TFG plans to retain relevance by declaring himself a candidate for 2024 within the next couple of weeks – primarily because his narcissistic self can’t abide being anything other than the center of attention. He also appears to believe that declaring his candidacy insulates him from prosecution.
NARRATOR: Fani Willis, the prosecutor in Fulton County (Atlanta), Georgia, would like a word.
NARRATOR: Along with the Republican National Committee, who announced that they will no longer pay his legal bills if he announces his candidacy.
NARRATOR: And Tish James (New York Attorney General) is on hold.

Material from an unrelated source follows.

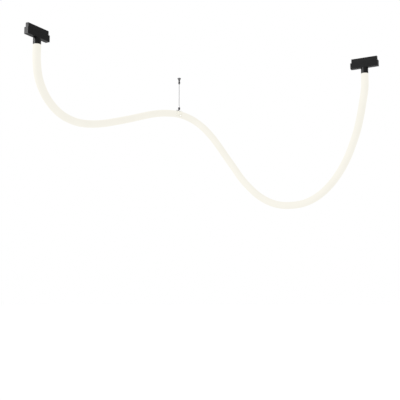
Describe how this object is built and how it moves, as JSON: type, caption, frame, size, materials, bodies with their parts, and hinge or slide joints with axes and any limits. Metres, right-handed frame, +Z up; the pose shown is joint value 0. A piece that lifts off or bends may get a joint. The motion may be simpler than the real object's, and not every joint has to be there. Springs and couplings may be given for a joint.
{
  "type": "track lighting fixture",
  "caption": "Flexible glowing silicone tube hung in a curve between two slim black magnetic track adapters, with a thin steel ceiling wire holding up its crest.",
  "frame": {"origin": "middle of the left adapter's top face, which seats in the track", "axes": "+Z up, +X along the left adapter, the right adapter lies along Y"},
  "size_m": [0.8657, 0.8554, 0.5079],
  "materials": {
    "black_shell": "matt black powder coat",
    "black_collar": "satin black powder coat",
    "black_plastic": "matt moulded",
    "magnet_nickel": "nickel plate",
    "board_green": "solder mask",
    "lead_insulation": "silicone insulation",
    "black_screw": "black oxide",
    "nylon_washer": "natural nylon",
    "plated_steel": "nickel plate, satin",
    "white_plastic": "moulded",
    "gold_contact": "gold plate",
    "spring_steel": "drawn wire",
    "glowing_silicone": "translucent cream silicone, lit from inside",
    "strip_film": "flexible circuit",
    "chip_phosphor": "phosphor",
    "clear_plastic": "clear moulded plastic",
    "dark_nickel": "dark nickel",
    "wire_steel": "stainless strand"
  },
  "bodies": {
    "light_tube": {"silicone_tube": "glowing_silicone", "strip_carrier": "white_plastic", "light_strips": "strip_film", "light_chips": "chip_phosphor", "left_swivel_stem": "plated_steel", "left_stem_ring": "plated_steel", "left_collar_washer": "black_plastic", "left_collar": "black_collar", "left_collar_screw": "black_screw", "left_end_plug": "white_plastic", "right_swivel_stem": "plated_steel", "right_stem_ring": "plated_steel", "right_collar_washer": "black_plastic", "right_collar": "black_collar", "right_collar_screw": "black_screw", "right_end_plug": "white_plastic"},
    "left_adapter": {"left_housing": "black_shell", "left_contact_block": "black_plastic", "left_magnets": "magnet_nickel", "left_circuit_board": "board_green", "left_leads": "lead_insulation", "left_housing_screws": "black_screw", "left_floor_washer": "nylon_washer", "left_pin_spring_a": "spring_steel", "left_pin_spring_b": "spring_steel"},
    "left_pin_a": {"left_contact_pin_a": "gold_contact"},
    "left_pin_b": {"left_contact_pin_b": "gold_contact"},
    "right_adapter": {"right_housing": "black_shell", "right_contact_block": "black_plastic", "right_magnets": "magnet_nickel", "right_circuit_board": "board_green", "right_leads": "lead_insulation", "right_housing_screws": "black_screw", "right_floor_washer": "nylon_washer", "right_pin_spring_a": "spring_steel", "right_pin_spring_b": "spring_steel"},
    "right_pin_a": {"right_contact_pin_a": "gold_contact"},
    "right_pin_b": {"right_contact_pin_b": "gold_contact"},
    "clip": {"tube_clip": "clear_plastic", "clip_saddle": "plated_steel"},
    "swivel": {"swivel_socket": "dark_nickel", "socket_cap": "dark_nickel"},
    "wire": {"wire_ferrule": "plated_steel", "suspension_wire": "wire_steel"},
    "gripper": {"gripper_barrel": "dark_nickel", "ceiling_base": "dark_nickel", "gripper_spring": "spring_steel"},
    "nozzle": {"release_nozzle": "dark_nickel", "gripper_balls": "plated_steel"}
  },
  "joints": [
    {"name": "left_swivel", "type": "hinge", "parent": "light_tube", "child": "left_adapter", "pos_m": [0, 0, -0.0355], "axis": [0, 0, 1], "range_deg": [-175, 175]},
    {"name": "left_pin_a_press", "type": "slide", "parent": "left_adapter", "child": "left_pin_a", "axis": [0, 0, -1], "range_m": [0, 0.0012], "stiffness_N_per_m": 400, "springref_m": -0.0005, "deforming": ["left_pin_spring_a"]},
    {"name": "left_pin_b_press", "type": "slide", "parent": "left_adapter", "child": "left_pin_b", "axis": [0, 0, -1], "range_m": [0, 0.0012], "stiffness_N_per_m": 400, "springref_m": -0.0005, "deforming": ["left_pin_spring_b"]},
    {"name": "right_swivel", "type": "hinge", "parent": "light_tube", "child": "right_adapter", "pos_m": [0.788, -0.769, -0.0355], "axis": [0, 0, 1], "range_deg": [-175, 175]},
    {"name": "right_pin_a_press", "type": "slide", "parent": "right_adapter", "child": "right_pin_a", "axis": [0, 0, -1], "range_m": [0, 0.0012], "stiffness_N_per_m": 400, "springref_m": -0.0005, "deforming": ["right_pin_spring_a"]},
    {"name": "right_pin_b_press", "type": "slide", "parent": "right_adapter", "child": "right_pin_b", "axis": [0, 0, -1], "range_m": [0, 0.0012], "stiffness_N_per_m": 400, "springref_m": -0.0005, "deforming": ["right_pin_spring_b"]},
    {"name": "clip_turn", "type": "hinge", "parent": "light_tube", "child": "clip", "pos_m": [0.685, -0.086, -0.14], "axis": [0.7225, -0.673, -0.1584], "continuous": true},
    {"name": "wire_lean", "type": "hinge", "parent": "clip", "child": "swivel", "pos_m": [0.685, -0.086, -0.12061], "axis": [0.6816, 0.7317, 0], "range_deg": [-15, 15]},
    {"name": "wire_spin", "type": "hinge", "parent": "swivel", "child": "wire", "pos_m": [0.685, -0.086, -0.12061], "axis": [0, 0, 1], "continuous": true},
    {"name": "gripper_slide", "type": "slide", "parent": "wire", "child": "gripper", "axis": [0, 0, -1], "range_m": [-0.004, 0.002]},
    {"name": "nozzle_press", "type": "slide", "parent": "gripper", "child": "nozzle", "axis": [0, 0, 1], "range_m": [0, 0.0015], "stiffness_N_per_m": 1000, "springref_m": -0.0005, "deforming": ["gripper_spring"]}
  ]
}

I don’t know what will happen in today’s election. What I fear is that if the Republicans lose races they expected to win (and they’ve been pushing a lot of blatantly fraudulent polls over the past month or so showing them in the lead in tight races), we’ll see an explosion of court challenges that will tie up the transition to a new House and Senate (and similar transitions in state elections across the country). We have known for years that TFG is willing to blow up the country’s political institutions just for the hell of it – and his party seems willing to go right along with him. We can’t let that happen.
I think the next couple of months (and possibly years) will be ugly indeed.